Report only the number of lines in this material that include "joints".

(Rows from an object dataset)

______________________________

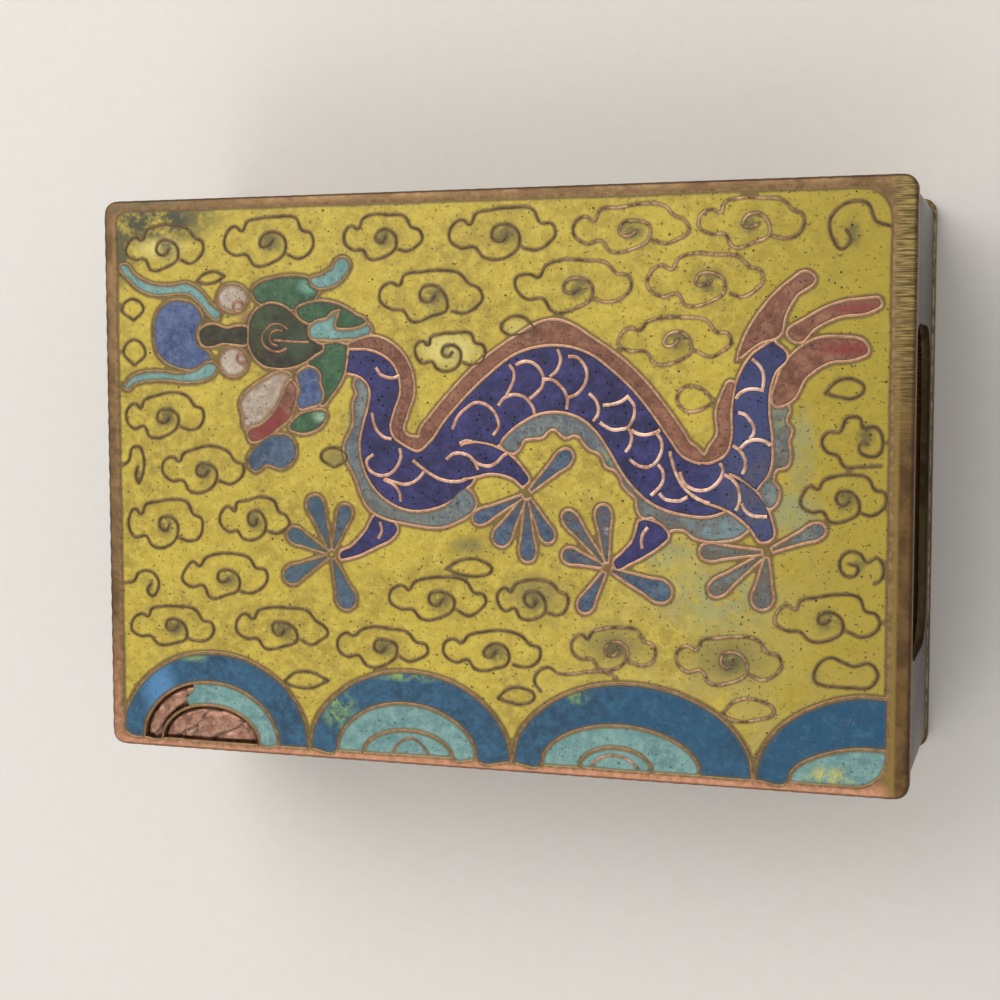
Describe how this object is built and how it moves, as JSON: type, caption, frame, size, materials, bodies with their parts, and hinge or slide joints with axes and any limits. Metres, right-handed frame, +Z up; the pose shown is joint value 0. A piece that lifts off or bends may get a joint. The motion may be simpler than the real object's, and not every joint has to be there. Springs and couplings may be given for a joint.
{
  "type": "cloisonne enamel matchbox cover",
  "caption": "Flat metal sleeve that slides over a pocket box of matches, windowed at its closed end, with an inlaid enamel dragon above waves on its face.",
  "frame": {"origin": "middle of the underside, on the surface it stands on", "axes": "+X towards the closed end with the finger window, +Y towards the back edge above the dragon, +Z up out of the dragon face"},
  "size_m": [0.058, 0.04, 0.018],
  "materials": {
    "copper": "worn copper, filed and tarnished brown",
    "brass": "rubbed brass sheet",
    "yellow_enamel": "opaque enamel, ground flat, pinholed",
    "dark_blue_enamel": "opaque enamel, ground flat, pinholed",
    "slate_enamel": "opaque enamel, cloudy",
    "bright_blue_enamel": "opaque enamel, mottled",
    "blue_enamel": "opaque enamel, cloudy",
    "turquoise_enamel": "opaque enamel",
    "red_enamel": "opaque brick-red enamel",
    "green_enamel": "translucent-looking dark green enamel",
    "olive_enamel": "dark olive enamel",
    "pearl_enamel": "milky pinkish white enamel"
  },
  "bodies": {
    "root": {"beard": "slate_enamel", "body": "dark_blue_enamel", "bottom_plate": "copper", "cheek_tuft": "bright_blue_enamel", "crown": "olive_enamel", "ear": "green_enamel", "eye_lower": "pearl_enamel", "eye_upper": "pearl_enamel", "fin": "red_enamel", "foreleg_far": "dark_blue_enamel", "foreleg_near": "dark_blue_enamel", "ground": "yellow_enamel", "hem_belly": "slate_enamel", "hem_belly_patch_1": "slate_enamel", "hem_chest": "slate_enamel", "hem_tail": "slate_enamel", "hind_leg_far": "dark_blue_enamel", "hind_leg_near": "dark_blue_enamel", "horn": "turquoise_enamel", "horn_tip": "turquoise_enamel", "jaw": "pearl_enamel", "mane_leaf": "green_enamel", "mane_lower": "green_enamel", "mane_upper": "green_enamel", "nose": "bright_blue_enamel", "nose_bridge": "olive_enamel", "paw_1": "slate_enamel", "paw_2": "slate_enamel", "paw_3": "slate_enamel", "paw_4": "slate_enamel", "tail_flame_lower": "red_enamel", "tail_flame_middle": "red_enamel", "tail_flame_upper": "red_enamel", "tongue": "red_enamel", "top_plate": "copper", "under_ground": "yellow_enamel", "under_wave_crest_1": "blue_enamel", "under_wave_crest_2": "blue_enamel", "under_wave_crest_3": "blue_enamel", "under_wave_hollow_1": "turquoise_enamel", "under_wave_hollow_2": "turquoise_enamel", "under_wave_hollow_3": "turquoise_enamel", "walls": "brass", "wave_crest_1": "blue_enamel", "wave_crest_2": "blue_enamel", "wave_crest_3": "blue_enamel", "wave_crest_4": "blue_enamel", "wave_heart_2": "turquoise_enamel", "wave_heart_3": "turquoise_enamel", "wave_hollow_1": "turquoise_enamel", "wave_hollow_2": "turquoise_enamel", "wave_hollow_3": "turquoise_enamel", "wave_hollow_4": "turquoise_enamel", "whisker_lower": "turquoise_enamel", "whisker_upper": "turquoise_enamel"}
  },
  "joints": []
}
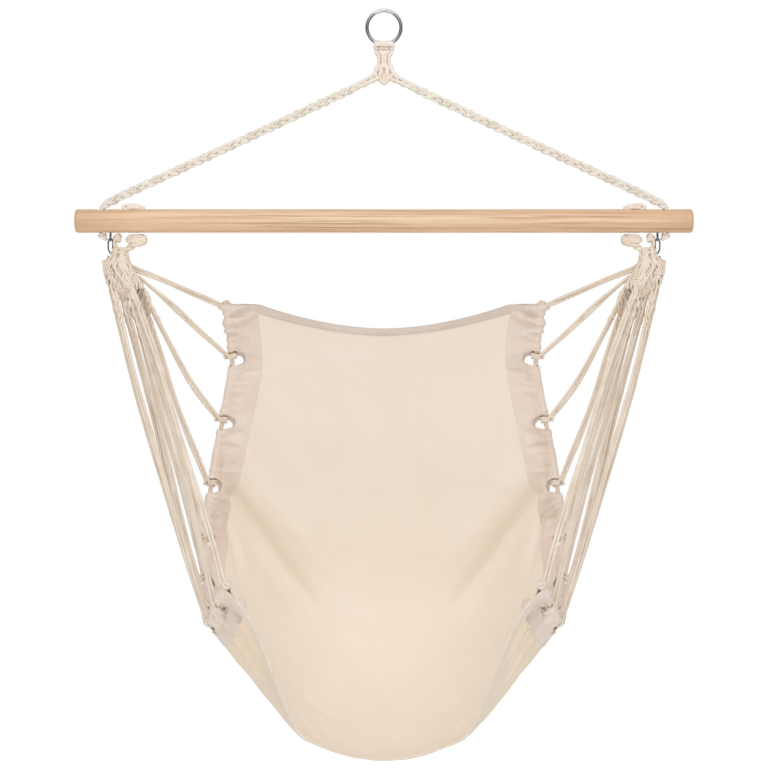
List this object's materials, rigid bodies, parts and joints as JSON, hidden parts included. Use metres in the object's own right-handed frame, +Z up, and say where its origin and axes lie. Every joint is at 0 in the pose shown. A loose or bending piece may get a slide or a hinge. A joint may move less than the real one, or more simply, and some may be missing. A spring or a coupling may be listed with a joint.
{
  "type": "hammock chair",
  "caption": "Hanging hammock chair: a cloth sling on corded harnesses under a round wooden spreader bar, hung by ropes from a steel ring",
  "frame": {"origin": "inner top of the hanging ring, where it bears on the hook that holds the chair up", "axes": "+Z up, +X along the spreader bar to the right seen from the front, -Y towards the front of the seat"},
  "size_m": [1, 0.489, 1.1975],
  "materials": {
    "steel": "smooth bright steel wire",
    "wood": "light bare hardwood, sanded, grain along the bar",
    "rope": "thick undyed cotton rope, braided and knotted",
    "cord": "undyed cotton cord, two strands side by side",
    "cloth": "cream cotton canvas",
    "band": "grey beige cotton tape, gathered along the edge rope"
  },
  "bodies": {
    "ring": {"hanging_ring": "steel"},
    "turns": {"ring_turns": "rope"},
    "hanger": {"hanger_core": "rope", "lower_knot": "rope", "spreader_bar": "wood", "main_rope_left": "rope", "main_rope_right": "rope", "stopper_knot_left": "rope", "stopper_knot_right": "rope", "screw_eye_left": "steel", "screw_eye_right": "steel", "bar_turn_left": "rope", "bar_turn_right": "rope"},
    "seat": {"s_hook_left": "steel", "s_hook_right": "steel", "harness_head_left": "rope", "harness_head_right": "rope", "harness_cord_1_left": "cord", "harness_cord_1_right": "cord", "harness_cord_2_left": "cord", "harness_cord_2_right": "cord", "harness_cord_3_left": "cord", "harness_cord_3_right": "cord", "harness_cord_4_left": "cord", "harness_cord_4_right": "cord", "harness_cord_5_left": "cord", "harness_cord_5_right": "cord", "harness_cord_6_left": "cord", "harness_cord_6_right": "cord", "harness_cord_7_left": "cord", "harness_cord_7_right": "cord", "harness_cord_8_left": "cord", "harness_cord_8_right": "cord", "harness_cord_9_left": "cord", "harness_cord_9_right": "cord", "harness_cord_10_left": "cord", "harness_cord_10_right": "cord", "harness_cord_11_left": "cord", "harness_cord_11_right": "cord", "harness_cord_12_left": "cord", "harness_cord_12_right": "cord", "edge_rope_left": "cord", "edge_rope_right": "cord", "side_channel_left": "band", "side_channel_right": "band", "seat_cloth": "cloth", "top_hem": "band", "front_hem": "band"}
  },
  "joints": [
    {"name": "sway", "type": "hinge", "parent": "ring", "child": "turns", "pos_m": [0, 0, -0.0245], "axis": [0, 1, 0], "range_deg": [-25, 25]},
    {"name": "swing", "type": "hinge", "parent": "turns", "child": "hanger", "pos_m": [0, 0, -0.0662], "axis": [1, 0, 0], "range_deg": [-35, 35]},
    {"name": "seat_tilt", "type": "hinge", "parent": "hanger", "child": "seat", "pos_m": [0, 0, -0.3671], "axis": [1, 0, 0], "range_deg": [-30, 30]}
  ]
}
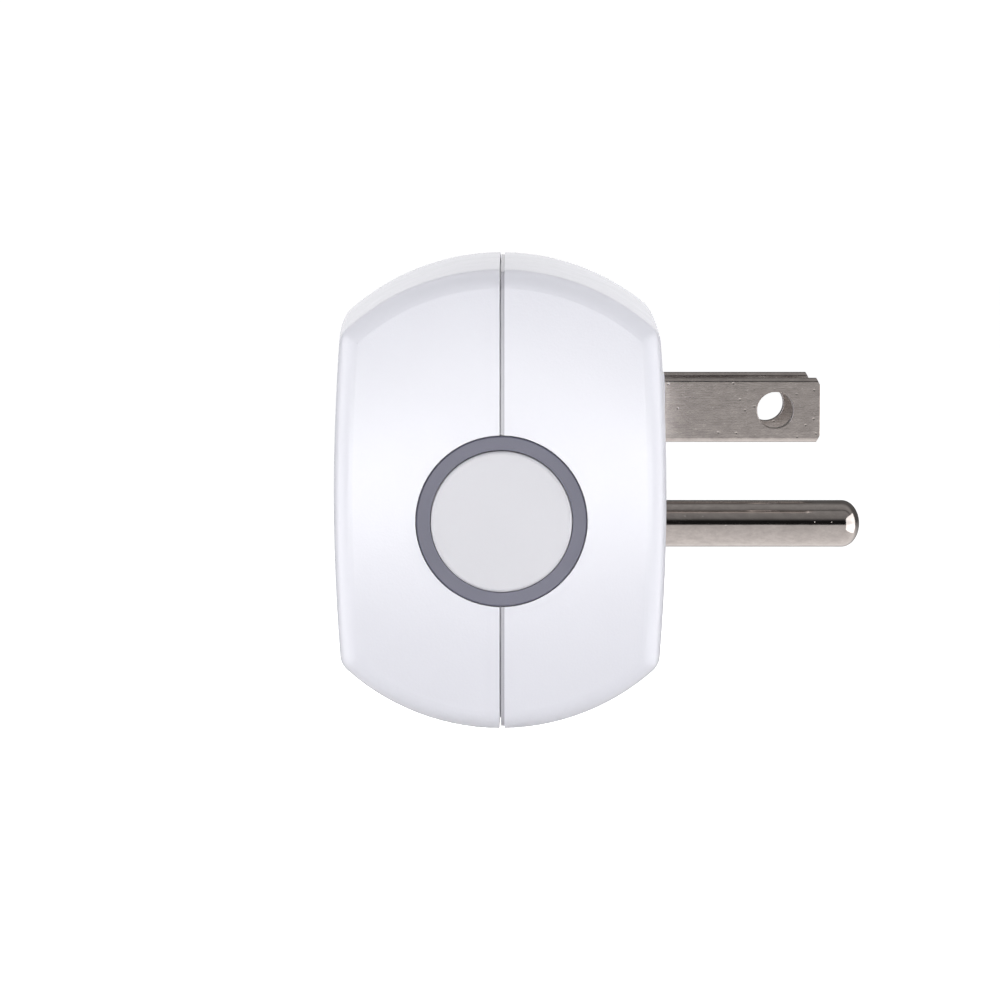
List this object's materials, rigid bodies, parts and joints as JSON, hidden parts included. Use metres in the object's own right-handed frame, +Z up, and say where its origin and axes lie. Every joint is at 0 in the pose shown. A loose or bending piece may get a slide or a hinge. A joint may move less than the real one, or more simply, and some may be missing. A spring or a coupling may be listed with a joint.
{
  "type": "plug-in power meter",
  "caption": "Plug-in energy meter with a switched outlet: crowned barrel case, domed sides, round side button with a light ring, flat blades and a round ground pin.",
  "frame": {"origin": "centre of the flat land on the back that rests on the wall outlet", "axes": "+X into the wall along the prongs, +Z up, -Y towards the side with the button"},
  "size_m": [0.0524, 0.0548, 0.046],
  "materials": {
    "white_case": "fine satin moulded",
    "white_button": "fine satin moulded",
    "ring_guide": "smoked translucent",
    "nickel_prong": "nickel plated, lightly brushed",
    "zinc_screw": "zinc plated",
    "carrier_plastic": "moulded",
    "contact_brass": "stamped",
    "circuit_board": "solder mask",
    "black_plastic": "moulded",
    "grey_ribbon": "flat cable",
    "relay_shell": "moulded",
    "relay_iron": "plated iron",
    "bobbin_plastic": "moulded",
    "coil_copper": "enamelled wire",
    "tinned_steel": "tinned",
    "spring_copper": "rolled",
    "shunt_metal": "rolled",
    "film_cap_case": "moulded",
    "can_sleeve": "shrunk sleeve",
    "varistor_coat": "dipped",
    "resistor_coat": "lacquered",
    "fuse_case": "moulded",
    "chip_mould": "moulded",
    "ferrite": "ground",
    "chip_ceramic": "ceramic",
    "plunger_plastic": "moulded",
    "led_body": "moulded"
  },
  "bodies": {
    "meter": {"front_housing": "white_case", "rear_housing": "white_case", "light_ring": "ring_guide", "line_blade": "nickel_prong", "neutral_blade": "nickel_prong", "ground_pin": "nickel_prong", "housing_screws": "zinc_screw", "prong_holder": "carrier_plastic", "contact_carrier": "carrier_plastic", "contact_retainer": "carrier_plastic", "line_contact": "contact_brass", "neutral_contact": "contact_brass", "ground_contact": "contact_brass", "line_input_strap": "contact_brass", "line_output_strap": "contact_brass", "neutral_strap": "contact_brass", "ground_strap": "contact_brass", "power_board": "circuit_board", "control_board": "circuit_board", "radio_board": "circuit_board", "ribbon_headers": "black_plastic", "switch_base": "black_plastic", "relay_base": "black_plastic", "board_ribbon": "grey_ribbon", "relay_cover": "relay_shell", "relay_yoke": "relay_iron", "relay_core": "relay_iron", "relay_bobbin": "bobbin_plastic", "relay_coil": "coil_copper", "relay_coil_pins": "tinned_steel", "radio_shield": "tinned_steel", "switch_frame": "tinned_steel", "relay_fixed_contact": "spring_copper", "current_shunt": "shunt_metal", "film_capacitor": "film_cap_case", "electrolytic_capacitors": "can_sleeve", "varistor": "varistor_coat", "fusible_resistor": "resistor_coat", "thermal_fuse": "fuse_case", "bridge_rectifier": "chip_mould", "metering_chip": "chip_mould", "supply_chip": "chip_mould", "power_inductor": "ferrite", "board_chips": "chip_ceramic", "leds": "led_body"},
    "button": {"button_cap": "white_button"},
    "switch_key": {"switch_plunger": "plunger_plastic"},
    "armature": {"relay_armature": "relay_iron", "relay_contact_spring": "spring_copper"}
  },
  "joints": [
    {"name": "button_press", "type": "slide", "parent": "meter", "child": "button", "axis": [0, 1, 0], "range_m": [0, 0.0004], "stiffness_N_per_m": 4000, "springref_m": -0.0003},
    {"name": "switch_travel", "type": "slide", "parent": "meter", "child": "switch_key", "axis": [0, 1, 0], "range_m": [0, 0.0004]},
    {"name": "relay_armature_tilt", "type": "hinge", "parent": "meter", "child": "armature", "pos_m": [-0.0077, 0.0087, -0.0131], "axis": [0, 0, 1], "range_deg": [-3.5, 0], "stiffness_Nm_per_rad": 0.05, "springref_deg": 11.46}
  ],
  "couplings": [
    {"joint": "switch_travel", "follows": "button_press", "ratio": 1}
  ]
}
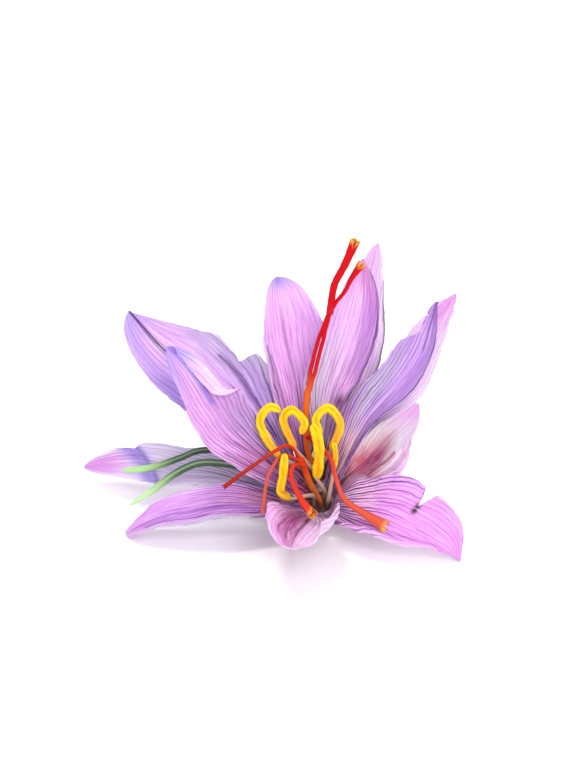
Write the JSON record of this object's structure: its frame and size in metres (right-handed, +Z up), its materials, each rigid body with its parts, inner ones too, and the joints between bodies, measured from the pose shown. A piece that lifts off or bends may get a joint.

______________________________

▶ [OUTPUT OF THE TASK]: 7